Institutional or systematic shortcomings essentially boil down to job market supply and demand. They result from the nature and structure of the Manitoba economy itself. First, the subjects of our survey are hit harder by unemployment than the rest of the population, regardless of economic conditions. It should also be noted that while all refugees are hit by unemployment, women are doubly so. Then, the employment suffered by refugees is a result of the nature and structure of the Manitoba economy itself, which is based on SMEs that place high demands on job applicants. This economy requires a skilled workforce, unlike one based on large corporations. In short, the needs of businesses and the profile of refugees do not match. Also noteworthy is the geographic division of labour in the structure of Manitoba’s economy itself: there is a significant gap between employment areas in rural communities and where refugees live, namely in urban settings; refugees want to be in the city since most settlement and integration services are located there. This geographical gap often condemns refugees to unemployment. The last institutional shortcoming is employment assistance services. Our study shows that many of the employment assistance services available to refugees do not take into account the realities refugees face. It appears that the range of employment assistance services is designed and created for a Canadian reality. They assume that those using these services are computer wizards or even digital technology natives, that they know where to look for jobs, and that they know how to write a covering letter and resumé according to Canadian standards. In other words, employment assistance services are not tailored to the needs of the newcomers they should help. They assume that recipients are self-reliant, while newly arrived refugees are anything but. This creates a perverse effect: instead of helping refugees find a job, it drives them away from the job market. They are intimidated by the arduous process; they need to take computer courses to use employment assistance services. Lastly, it should be noted that while employment assistance services are not in line with the needs of newcomers, we do not even have an adaptability and employability program for French-speaking newcomers. The lack of such programs is a major institutional shortcoming in the area of employment and training.

3.2.2 Issues

The shortcomings we have identified raise important issues for integration in general and economic integration in particular. The first issue is poverty. When newcomers do not enter the job market, the first and most important consequence is poverty. This poverty is not only experienced in the short term but it is also likely to be passed on in the medium and long term, i.e. to subsequent generations. Poor parents who depend on last-resort social assistance, whether with income assistance provided by the federal government for up to a year or with the welfare provided by the province thereafter, will just be living hand to mouth with their families, seeing as the vast majority of our survey participants settled in Canada with their families: 17% of our interviewees had 1 or 2 children, 42% had 3 to 6 children, and 15% had 7 to 12. This subsidence living will have ramifications on the behaviour of children in schools and lead to them dropping out. The school behaviour of children will also have ramifications on school as a whole: it can potentially jeopardize a school’s success by sparking a race to the bottom. In this way, the poverty of newcomers imperils the very viability of educational institutions, which represents a major risk and challenge. The poverty in which newcomers are relegated may, in the long term, place them in a precarious situation at retirement. The issue of poverty shows that the Canadian government brings in newcomers, refugees included, but it does not provide the necessary resources to make sure they are integrated. So much so that even some of the participants in our study said they left mediocrity in their home country only to find it in another form in Canada.

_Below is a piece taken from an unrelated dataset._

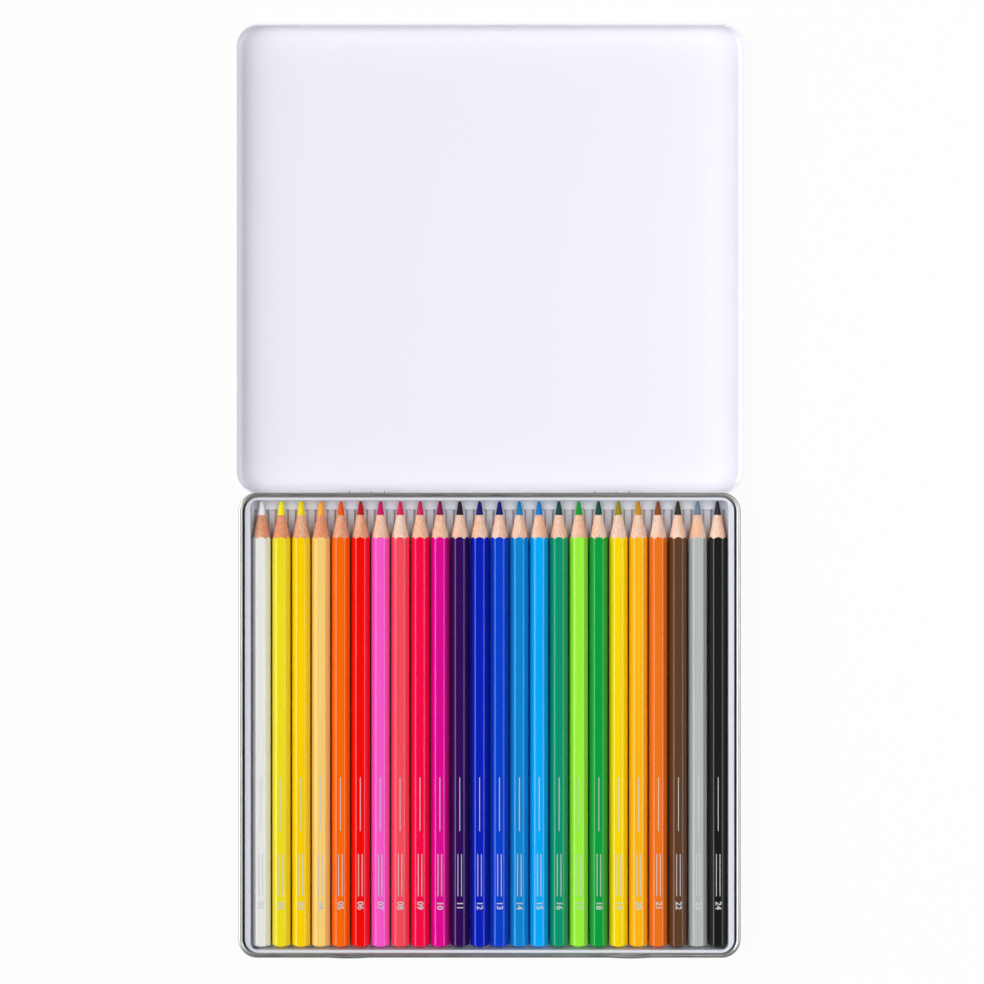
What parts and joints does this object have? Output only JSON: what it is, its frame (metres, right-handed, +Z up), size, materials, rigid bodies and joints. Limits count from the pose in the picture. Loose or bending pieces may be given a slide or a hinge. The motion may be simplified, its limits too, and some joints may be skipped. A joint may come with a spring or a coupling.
{
  "type": "colored pencil tin",
  "caption": "Flat hinged tin opened out flat: a shallow lid beside a beaded base that holds a row of hexagonal colored pencils in a grooved tray.",
  "frame": {"origin": "middle of the base's flat underside", "axes": "+X to the right along the row of pencils, +Y from the front edge to the hinge, +Z up"},
  "size_m": [0.1986, 0.3655, 0.01],
  "materials": {
    "tinplate": "bright drawn tinplate, clear lacquered",
    "white_lacquer": "gloss white lacquered tinplate",
    "tray_plastic": "vacuum formed polystyrene sheet, satin",
    "wire": "drawn steel wire",
    "barrel_lacquer_01": "incense cedar, gloss white lacquer on the barrel",
    "lead_01": "pigmented wax and clay, white",
    "barrel_lacquer_02": "incense cedar, gloss lemon yellow lacquer on the barrel",
    "lead_02": "pigmented wax and clay, lemon yellow",
    "barrel_lacquer_03": "incense cedar, gloss golden yellow lacquer on the barrel",
    "lead_03": "pigmented wax and clay, golden yellow",
    "barrel_lacquer_04": "incense cedar, gloss apricot lacquer on the barrel",
    "lead_04": "pigmented wax and clay, apricot",
    "barrel_lacquer_05": "incense cedar, gloss orange lacquer on the barrel",
    "lead_05": "pigmented wax and clay, orange",
    "barrel_lacquer_06": "incense cedar, gloss scarlet lacquer on the barrel",
    "lead_06": "pigmented wax and clay, scarlet",
    "barrel_lacquer_07": "incense cedar, gloss pink lacquer on the barrel",
    "lead_07": "pigmented wax and clay, pink",
    "barrel_lacquer_08": "incense cedar, gloss coral red lacquer on the barrel",
    "lead_08": "pigmented wax and clay, coral red",
    "barrel_lacquer_09": "incense cedar, gloss crimson lacquer on the barrel",
    "lead_09": "pigmented wax and clay, crimson",
    "barrel_lacquer_10": "incense cedar, gloss magenta lacquer on the barrel",
    "lead_10": "pigmented wax and clay, magenta",
    "barrel_lacquer_11": "incense cedar, gloss violet lacquer on the barrel",
    "lead_11": "pigmented wax and clay, violet",
    "barrel_lacquer_12": "incense cedar, gloss ultramarine lacquer on the barrel",
    "lead_12": "pigmented wax and clay, ultramarine",
    "barrel_lacquer_13": "incense cedar, gloss cobalt blue lacquer on the barrel",
    "lead_13": "pigmented wax and clay, cobalt blue",
    "barrel_lacquer_14": "incense cedar, gloss sky blue lacquer on the barrel",
    "lead_14": "pigmented wax and clay, sky blue",
    "barrel_lacquer_15": "incense cedar, gloss turquoise blue lacquer on the barrel",
    "lead_15": "pigmented wax and clay, turquoise blue",
    "barrel_lacquer_16": "incense cedar, gloss viridian lacquer on the barrel",
    "lead_16": "pigmented wax and clay, viridian",
    "barrel_lacquer_17": "incense cedar, gloss lime green lacquer on the barrel",
    "lead_17": "pigmented wax and clay, lime green",
    "barrel_lacquer_18": "incense cedar, gloss leaf green lacquer on the barrel",
    "lead_18": "pigmented wax and clay, leaf green",
    "barrel_lacquer_19": "incense cedar, gloss olive yellow lacquer on the barrel",
    "lead_19": "pigmented wax and clay, olive yellow",
    "barrel_lacquer_20": "incense cedar, gloss ochre lacquer on the barrel",
    "lead_20": "pigmented wax and clay, ochre",
    "barrel_lacquer_21": "incense cedar, gloss sienna lacquer on the barrel",
    "lead_21": "pigmented wax and clay, sienna",
    "barrel_lacquer_22": "incense cedar, gloss umber lacquer on the barrel",
    "lead_22": "pigmented wax and clay, umber",
    "barrel_lacquer_23": "incense cedar, gloss grey lacquer on the barrel",
    "lead_23": "pigmented wax and clay, grey",
    "barrel_lacquer_24": "incense cedar, gloss black lacquer on the barrel",
    "lead_24": "pigmented wax and clay, black"
  },
  "bodies": {
    "base": {"base_tin": "tinplate", "pencil_tray": "tray_plastic", "hinge_pin_left": "wire", "hinge_pin_right": "wire"},
    "lid": {"lid": "white_lacquer"},
    "pencil_01": {"pencil_01_casing": "barrel_lacquer_01", "pencil_01_lead": "lead_01"},
    "pencil_02": {"pencil_02_casing": "barrel_lacquer_02", "pencil_02_lead": "lead_02"},
    "pencil_03": {"pencil_03_casing": "barrel_lacquer_03", "pencil_03_lead": "lead_03"},
    "pencil_04": {"pencil_04_casing": "barrel_lacquer_04", "pencil_04_lead": "lead_04"},
    "pencil_05": {"pencil_05_casing": "barrel_lacquer_05", "pencil_05_lead": "lead_05"},
    "pencil_06": {"pencil_06_casing": "barrel_lacquer_06", "pencil_06_lead": "lead_06"},
    "pencil_07": {"pencil_07_casing": "barrel_lacquer_07", "pencil_07_lead": "lead_07"},
    "pencil_08": {"pencil_08_casing": "barrel_lacquer_08", "pencil_08_lead": "lead_08"},
    "pencil_09": {"pencil_09_casing": "barrel_lacquer_09", "pencil_09_lead": "lead_09"},
    "pencil_10": {"pencil_10_casing": "barrel_lacquer_10", "pencil_10_lead": "lead_10"},
    "pencil_11": {"pencil_11_casing": "barrel_lacquer_11", "pencil_11_lead": "lead_11"},
    "pencil_12": {"pencil_12_casing": "barrel_lacquer_12", "pencil_12_lead": "lead_12"},
    "pencil_13": {"pencil_13_casing": "barrel_lacquer_13", "pencil_13_lead": "lead_13"},
    "pencil_14": {"pencil_14_casing": "barrel_lacquer_14", "pencil_14_lead": "lead_14"},
    "pencil_15": {"pencil_15_casing": "barrel_lacquer_15", "pencil_15_lead": "lead_15"},
    "pencil_16": {"pencil_16_casing": "barrel_lacquer_16", "pencil_16_lead": "lead_16"},
    "pencil_17": {"pencil_17_casing": "barrel_lacquer_17", "pencil_17_lead": "lead_17"},
    "pencil_18": {"pencil_18_casing": "barrel_lacquer_18", "pencil_18_lead": "lead_18"},
    "pencil_19": {"pencil_19_casing": "barrel_lacquer_19", "pencil_19_lead": "lead_19"},
    "pencil_20": {"pencil_20_casing": "barrel_lacquer_20", "pencil_20_lead": "lead_20"},
    "pencil_21": {"pencil_21_casing": "barrel_lacquer_21", "pencil_21_lead": "lead_21"},
    "pencil_22": {"pencil_22_casing": "barrel_lacquer_22", "pencil_22_lead": "lead_22"},
    "pencil_23": {"pencil_23_casing": "barrel_lacquer_23", "pencil_23_lead": "lead_23"},
    "pencil_24": {"pencil_24_casing": "barrel_lacquer_24", "pencil_24_lead": "lead_24"}
  },
  "joints": [
    {"name": "lid_hinge", "type": "hinge", "parent": "base", "child": "lid", "pos_m": [0, 0.09113, 0.00525], "axis": [-1, 0, 0], "range_deg": [-180, 0]},
    {"name": "pencil_01_lift", "type": "slide", "parent": "base", "child": "pencil_01", "axis": [0, 0, 1], "range_m": [0, 0.03]},
    {"name": "pencil_02_lift", "type": "slide", "parent": "base", "child": "pencil_02", "axis": [0, 0, 1], "range_m": [0, 0.03]},
    {"name": "pencil_03_lift", "type": "slide", "parent": "base", "child": "pencil_03", "axis": [0, 0, 1], "range_m": [0, 0.03]},
    {"name": "pencil_04_lift", "type": "slide", "parent": "base", "child": "pencil_04", "axis": [0, 0, 1], "range_m": [0, 0.03]},
    {"name": "pencil_05_lift", "type": "slide", "parent": "base", "child": "pencil_05", "axis": [0, 0, 1], "range_m": [0, 0.03]},
    {"name": "pencil_06_lift", "type": "slide", "parent": "base", "child": "pencil_06", "axis": [0, 0, 1], "range_m": [0, 0.03]},
    {"name": "pencil_07_lift", "type": "slide", "parent": "base", "child": "pencil_07", "axis": [0, 0, 1], "range_m": [0, 0.03]},
    {"name": "pencil_08_lift", "type": "slide", "parent": "base", "child": "pencil_08", "axis": [0, 0, 1], "range_m": [0, 0.03]},
    {"name": "pencil_09_lift", "type": "slide", "parent": "base", "child": "pencil_09", "axis": [0, 0, 1], "range_m": [0, 0.03]},
    {"name": "pencil_10_lift", "type": "slide", "parent": "base", "child": "pencil_10", "axis": [0, 0, 1], "range_m": [0, 0.03]},
    {"name": "pencil_11_lift", "type": "slide", "parent": "base", "child": "pencil_11", "axis": [0, 0, 1], "range_m": [0, 0.03]},
    {"name": "pencil_12_lift", "type": "slide", "parent": "base", "child": "pencil_12", "axis": [0, 0, 1], "range_m": [0, 0.03]},
    {"name": "pencil_13_lift", "type": "slide", "parent": "base", "child": "pencil_13", "axis": [0, 0, 1], "range_m": [0, 0.03]},
    {"name": "pencil_14_lift", "type": "slide", "parent": "base", "child": "pencil_14", "axis": [0, 0, 1], "range_m": [0, 0.03]},
    {"name": "pencil_15_lift", "type": "slide", "parent": "base", "child": "pencil_15", "axis": [0, 0, 1], "range_m": [0, 0.03]},
    {"name": "pencil_16_lift", "type": "slide", "parent": "base", "child": "pencil_16", "axis": [0, 0, 1], "range_m": [0, 0.03]},
    {"name": "pencil_17_lift", "type": "slide", "parent": "base", "child": "pencil_17", "axis": [0, 0, 1], "range_m": [0, 0.03]},
    {"name": "pencil_18_lift", "type": "slide", "parent": "base", "child": "pencil_18", "axis": [0, 0, 1], "range_m": [0, 0.03]},
    {"name": "pencil_19_lift", "type": "slide", "parent": "base", "child": "pencil_19", "axis": [0, 0, 1], "range_m": [0, 0.03]},
    {"name": "pencil_20_lift", "type": "slide", "parent": "base", "child": "pencil_20", "axis": [0, 0, 1], "range_m": [0, 0.03]},
    {"name": "pencil_21_lift", "type": "slide", "parent": "base", "child": "pencil_21", "axis": [0, 0, 1], "range_m": [0, 0.03]},
    {"name": "pencil_22_lift", "type": "slide", "parent": "base", "child": "pencil_22", "axis": [0, 0, 1], "range_m": [0, 0.03]},
    {"name": "pencil_23_lift", "type": "slide", "parent": "base", "child": "pencil_23", "axis": [0, 0, 1], "range_m": [0, 0.03]},
    {"name": "pencil_24_lift", "type": "slide", "parent": "base", "child": "pencil_24", "axis": [0, 0, 1], "range_m": [0, 0.03]}
  ]
}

Marginalization or social exclusion is another important issue arising from poverty that is related to the shortcomings presented above. Poverty driven by lack of access to the job market or from professional down-grading/deskilling leads to social problems such as delinquency, homelessness and crime. The marginalization of refugees that is caused when they do not integrate into the job market risks creating recruitment pools for different movements espousing extremist and radicalizing ideologies. This is a considerable social issue.

The shortcomings we that have identified in relation to education and training raise an issue that we might call psychological. Refugees lose social and professional status when their qualifications are downgraded as a result of not integrating into the job market or holding down precarious jobs. This loss of status has significant psychological implications, including for self-esteem, and depression may ensue. These individual psychological effects may affect the refugee’s family members and circle of friends.

One last issue raised by the shortcomings identified above could be described as social or civic. Without economic integration, refugees are citizens on paper only; they are technically citizens, but second class ones. If Canada wants to make these newcomers full-fledged citizens who will be fully involved in the society of tomorrow, it needs to ensure that newcomers fully integrate into the job market. In other words, we would go so far as to say that it is only when they integrate into the job market that they can become a resource and not a burden to Canadian society, that they can be agents for social change, in short, full-fledged citizens. The future of Canadian society, but also the dignity of these newcomers, is at stake.

3.2.3 Recommendations

Taking into account the shortcomings identified above and the issues raised by them, we recommend:

  1. That training centres be set up so that refugees can be trained to work in SMEs. These centres should be mobile to better support refugees. They should offer short, practical training courses near workplaces. Finally, these centres should be flexible so that they can provide customized services to refugees.
  2. That current employment assistance services be replaced by job market support services. Setting up such services requires an employment officer, meaning a mentor who takes responsibility for refugees willing to work as soon as they arrive in Canada until they enter the job market. The mentor will be responsible for identifying strengths and weaknesses in the training and employment of his or her protégés. The mentor will guide them toward the necessary training and adaptation, and ensure they enter the job market, by forging links with businesses and mobilizing government bridge-to-work and wage subsidy programs. It should be noted that this recommendation was made by many of the refugee participants.
  3. That employment and training services offered to newcomers be decentralized. More of these services need to be located in rural areas to bring the labour supply closer to the demand. In the same vein, there is a need for programs that promote Manitoban inter-regional mobility to newcomers.

3.3 Education

Our study reveals that education is important for young refugees and their parents alike (see section 1.4.2). Through education, young refugees can learn and upgrade to better find their way when integrating into their new society. But education is also a regulating element where it comes to the mindset and frustration of families regarding the slow pace of their integration. The parents interviewed were optimistic about their children’s future. They say that while it is true that they take a dim view of their lack of integration, they are pleased to see how easily their children fit in the education system. Many parents told us that they made sacrifices, that is, they gave up trying to integrate themselves in the hope that their children would be integrated.

3.3.1 Shortcomings

There are three of them and they are interrelated. The first one (education-related services) that emerged from the interviews with the refugees lies in the misalignment between the education they need and the education they receive. Many of the refugees in fact pointed out that the courses they were given did not meet their needs. In our view, this misalignment reveals that courses given to refugees do not take into account their specific and diverse circumstances. For example, many refugees have a hard time balancing work and class attendance, particularly because of scheduling conflicts, lack of time or fatigue. This is all truer for single mothers. In fact, many refugees feel torn between, on the one hand, the financial need to earn a living and, on the other hand, the need to educate themselves to better integrate into their new country both socially and economically.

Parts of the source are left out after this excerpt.